▶ Material

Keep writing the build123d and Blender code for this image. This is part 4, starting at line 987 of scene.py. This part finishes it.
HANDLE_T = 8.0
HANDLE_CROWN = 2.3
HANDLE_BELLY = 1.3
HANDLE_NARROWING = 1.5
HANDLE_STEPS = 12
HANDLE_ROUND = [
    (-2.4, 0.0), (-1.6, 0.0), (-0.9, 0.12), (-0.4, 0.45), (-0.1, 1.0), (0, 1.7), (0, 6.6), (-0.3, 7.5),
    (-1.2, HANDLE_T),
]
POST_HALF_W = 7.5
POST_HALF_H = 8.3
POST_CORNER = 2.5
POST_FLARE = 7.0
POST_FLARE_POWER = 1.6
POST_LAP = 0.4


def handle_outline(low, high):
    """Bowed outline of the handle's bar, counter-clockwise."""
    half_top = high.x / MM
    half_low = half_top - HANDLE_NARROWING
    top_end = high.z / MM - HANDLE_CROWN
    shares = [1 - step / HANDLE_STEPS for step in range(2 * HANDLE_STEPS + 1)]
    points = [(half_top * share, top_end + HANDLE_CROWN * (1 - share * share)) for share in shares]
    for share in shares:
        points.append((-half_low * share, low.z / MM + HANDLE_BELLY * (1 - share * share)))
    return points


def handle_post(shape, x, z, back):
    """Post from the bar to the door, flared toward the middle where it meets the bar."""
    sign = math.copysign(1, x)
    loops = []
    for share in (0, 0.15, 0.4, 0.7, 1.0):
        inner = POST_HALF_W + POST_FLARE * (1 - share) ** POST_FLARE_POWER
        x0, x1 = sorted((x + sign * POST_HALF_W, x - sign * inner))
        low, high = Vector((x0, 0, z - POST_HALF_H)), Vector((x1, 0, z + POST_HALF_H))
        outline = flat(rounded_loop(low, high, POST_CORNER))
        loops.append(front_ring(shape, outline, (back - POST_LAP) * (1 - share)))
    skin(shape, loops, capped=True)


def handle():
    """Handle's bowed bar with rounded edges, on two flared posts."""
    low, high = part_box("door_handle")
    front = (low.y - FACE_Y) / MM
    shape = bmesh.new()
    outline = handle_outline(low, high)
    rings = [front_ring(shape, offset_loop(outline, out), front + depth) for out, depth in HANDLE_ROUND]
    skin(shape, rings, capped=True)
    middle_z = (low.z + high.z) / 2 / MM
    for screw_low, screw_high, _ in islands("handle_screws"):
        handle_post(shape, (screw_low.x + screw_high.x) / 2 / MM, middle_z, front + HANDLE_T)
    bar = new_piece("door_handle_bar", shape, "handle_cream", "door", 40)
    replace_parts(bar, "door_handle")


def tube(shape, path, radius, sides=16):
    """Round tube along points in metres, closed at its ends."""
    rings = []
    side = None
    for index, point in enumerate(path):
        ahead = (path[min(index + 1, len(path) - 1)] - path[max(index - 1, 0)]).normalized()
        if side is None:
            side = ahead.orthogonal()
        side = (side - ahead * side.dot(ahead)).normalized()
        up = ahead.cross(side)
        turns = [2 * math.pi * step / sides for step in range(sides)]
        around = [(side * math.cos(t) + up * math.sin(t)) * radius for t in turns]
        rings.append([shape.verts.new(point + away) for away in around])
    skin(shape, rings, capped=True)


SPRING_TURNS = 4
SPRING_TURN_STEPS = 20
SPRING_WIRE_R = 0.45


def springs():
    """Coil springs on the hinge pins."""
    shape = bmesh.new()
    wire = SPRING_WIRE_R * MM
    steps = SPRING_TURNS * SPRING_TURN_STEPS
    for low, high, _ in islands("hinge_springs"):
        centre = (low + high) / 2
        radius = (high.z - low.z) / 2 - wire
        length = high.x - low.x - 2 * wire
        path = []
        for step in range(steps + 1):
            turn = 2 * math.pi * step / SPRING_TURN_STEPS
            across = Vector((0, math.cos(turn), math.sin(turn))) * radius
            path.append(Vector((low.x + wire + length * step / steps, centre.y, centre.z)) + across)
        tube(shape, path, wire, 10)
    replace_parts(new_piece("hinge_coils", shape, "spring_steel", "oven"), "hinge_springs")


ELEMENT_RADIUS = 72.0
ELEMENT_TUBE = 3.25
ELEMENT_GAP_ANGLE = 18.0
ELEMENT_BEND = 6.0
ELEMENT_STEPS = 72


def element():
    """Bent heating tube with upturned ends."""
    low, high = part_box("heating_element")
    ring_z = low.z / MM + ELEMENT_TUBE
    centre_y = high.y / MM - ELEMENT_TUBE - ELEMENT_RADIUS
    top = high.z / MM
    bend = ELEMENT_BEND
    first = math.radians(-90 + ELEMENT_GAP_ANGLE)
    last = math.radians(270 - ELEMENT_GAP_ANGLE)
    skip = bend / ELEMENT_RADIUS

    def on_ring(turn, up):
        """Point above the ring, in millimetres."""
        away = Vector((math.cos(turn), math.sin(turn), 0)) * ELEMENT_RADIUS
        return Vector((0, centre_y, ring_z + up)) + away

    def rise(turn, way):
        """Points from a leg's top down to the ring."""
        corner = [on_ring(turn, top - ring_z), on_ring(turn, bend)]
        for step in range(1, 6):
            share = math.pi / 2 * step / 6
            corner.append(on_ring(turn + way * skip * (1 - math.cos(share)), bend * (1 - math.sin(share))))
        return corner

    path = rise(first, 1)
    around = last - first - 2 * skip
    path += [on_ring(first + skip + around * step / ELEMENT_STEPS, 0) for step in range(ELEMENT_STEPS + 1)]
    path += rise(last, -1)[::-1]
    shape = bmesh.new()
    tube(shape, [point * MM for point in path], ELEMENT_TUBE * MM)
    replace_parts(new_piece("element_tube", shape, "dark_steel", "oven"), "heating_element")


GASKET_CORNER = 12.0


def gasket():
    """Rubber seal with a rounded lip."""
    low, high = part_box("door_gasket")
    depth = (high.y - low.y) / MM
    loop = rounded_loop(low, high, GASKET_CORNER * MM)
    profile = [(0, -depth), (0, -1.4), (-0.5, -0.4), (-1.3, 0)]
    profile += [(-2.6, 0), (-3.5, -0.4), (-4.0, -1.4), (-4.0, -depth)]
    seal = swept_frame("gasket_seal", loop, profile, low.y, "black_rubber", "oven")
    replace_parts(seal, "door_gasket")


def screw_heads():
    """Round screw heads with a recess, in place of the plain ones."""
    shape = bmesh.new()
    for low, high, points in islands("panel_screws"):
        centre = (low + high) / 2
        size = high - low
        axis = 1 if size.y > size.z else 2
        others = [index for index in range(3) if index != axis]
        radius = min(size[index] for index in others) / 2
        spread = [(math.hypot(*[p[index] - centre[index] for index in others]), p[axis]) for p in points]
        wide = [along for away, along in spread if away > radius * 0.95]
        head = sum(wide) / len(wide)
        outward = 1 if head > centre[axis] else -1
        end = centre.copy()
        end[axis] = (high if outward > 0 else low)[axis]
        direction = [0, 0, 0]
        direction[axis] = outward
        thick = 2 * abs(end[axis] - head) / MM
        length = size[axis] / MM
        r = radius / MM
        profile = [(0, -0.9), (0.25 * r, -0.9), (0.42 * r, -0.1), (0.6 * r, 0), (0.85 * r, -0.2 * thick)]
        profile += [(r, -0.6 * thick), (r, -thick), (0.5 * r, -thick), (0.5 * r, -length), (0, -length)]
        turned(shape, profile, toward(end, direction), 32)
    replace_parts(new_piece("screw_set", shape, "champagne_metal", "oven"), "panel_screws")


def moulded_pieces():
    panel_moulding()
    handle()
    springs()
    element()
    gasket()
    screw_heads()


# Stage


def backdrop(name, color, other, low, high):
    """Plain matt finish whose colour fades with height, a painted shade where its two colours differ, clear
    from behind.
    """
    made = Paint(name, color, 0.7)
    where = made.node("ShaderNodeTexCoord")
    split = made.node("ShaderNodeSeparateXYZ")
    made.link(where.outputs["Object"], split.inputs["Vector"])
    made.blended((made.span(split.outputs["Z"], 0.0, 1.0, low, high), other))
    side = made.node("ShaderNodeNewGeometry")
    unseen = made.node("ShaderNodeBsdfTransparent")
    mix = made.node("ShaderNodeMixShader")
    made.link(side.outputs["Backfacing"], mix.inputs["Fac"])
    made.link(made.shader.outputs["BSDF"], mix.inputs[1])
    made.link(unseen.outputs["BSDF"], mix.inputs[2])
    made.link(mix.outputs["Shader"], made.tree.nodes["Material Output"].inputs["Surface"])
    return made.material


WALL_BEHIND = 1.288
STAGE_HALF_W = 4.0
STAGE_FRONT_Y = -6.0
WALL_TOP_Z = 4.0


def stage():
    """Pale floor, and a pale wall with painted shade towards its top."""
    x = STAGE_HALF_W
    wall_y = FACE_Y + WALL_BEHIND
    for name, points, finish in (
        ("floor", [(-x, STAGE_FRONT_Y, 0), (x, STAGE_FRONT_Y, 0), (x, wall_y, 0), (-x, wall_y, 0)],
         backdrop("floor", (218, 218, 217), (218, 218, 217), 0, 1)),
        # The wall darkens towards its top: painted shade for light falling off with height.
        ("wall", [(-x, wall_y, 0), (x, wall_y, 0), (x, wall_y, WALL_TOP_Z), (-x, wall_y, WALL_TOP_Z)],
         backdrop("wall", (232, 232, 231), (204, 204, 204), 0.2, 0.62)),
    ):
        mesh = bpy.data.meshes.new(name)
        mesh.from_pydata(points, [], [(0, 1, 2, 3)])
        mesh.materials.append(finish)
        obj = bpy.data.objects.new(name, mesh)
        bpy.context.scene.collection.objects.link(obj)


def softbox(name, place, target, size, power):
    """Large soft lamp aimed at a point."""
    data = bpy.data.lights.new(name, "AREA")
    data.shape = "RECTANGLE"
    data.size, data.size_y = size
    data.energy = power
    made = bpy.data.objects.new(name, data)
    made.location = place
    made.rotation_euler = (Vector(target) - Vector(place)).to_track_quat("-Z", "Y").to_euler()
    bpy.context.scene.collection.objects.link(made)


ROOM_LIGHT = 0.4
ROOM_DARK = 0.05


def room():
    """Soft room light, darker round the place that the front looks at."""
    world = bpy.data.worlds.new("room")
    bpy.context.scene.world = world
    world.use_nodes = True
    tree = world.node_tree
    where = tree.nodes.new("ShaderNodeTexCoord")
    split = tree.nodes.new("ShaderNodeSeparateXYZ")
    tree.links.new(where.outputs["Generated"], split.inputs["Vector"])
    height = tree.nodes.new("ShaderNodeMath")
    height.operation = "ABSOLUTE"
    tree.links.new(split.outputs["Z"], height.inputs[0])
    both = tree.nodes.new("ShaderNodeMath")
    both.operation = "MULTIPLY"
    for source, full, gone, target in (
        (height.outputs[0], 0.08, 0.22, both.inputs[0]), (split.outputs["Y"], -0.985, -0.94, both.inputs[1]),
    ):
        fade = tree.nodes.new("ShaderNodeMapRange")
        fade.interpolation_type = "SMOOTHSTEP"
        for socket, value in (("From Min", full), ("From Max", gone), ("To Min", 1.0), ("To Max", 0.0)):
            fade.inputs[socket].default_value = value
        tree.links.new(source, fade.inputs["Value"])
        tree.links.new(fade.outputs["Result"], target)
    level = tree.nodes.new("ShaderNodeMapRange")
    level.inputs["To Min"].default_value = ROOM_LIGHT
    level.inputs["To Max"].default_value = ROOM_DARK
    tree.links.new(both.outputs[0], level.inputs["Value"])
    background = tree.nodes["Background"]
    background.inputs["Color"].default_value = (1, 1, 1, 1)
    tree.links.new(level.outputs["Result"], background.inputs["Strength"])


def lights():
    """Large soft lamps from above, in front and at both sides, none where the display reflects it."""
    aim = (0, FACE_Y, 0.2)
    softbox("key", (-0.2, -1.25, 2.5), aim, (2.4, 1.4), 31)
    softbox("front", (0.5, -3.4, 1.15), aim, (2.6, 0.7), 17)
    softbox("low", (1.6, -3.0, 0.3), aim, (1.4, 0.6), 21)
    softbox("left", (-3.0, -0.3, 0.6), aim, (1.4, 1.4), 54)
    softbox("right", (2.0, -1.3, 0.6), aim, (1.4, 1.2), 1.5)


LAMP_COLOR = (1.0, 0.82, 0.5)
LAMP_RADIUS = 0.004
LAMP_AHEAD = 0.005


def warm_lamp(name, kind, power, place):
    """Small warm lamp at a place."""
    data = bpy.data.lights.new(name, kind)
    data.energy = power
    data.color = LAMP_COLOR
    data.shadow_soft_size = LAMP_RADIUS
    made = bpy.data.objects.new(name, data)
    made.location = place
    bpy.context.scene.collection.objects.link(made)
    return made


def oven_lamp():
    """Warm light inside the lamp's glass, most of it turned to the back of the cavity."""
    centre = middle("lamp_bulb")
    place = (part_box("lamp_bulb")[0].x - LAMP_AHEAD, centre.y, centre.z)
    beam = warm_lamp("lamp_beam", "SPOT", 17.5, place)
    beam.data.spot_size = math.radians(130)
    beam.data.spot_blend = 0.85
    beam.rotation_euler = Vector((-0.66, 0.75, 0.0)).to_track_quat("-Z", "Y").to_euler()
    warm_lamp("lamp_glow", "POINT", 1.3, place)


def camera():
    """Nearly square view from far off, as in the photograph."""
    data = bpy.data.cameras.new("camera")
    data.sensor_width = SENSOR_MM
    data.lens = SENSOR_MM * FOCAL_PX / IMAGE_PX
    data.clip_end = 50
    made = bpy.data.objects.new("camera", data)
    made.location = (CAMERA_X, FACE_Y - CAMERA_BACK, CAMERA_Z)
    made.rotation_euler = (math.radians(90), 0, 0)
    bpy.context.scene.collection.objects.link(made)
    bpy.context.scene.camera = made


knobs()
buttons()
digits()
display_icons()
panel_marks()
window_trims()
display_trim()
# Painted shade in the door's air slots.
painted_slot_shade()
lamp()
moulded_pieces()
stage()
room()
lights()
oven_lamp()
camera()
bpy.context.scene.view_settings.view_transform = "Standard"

▶ Written exercise
Repeat, word for word, the lines from the opening of the material through the line containing "POST_LAP = 0.4".

▶ Result for this task
Keep writing the build123d and Blender code for this image. This is part 4, starting at line 987 of scene.py. This part finishes it.
HANDLE_T = 8.0
HANDLE_CROWN = 2.3
HANDLE_BELLY = 1.3
HANDLE_NARROWING = 1.5
HANDLE_STEPS = 12
HANDLE_ROUND = [
    (-2.4, 0.0), (-1.6, 0.0), (-0.9, 0.12), (-0.4, 0.45), (-0.1, 1.0), (0, 1.7), (0, 6.6), (-0.3, 7.5),
    (-1.2, HANDLE_T),
]
POST_HALF_W = 7.5
POST_HALF_H = 8.3
POST_CORNER = 2.5
POST_FLARE = 7.0
POST_FLARE_POWER = 1.6
POST_LAP = 0.4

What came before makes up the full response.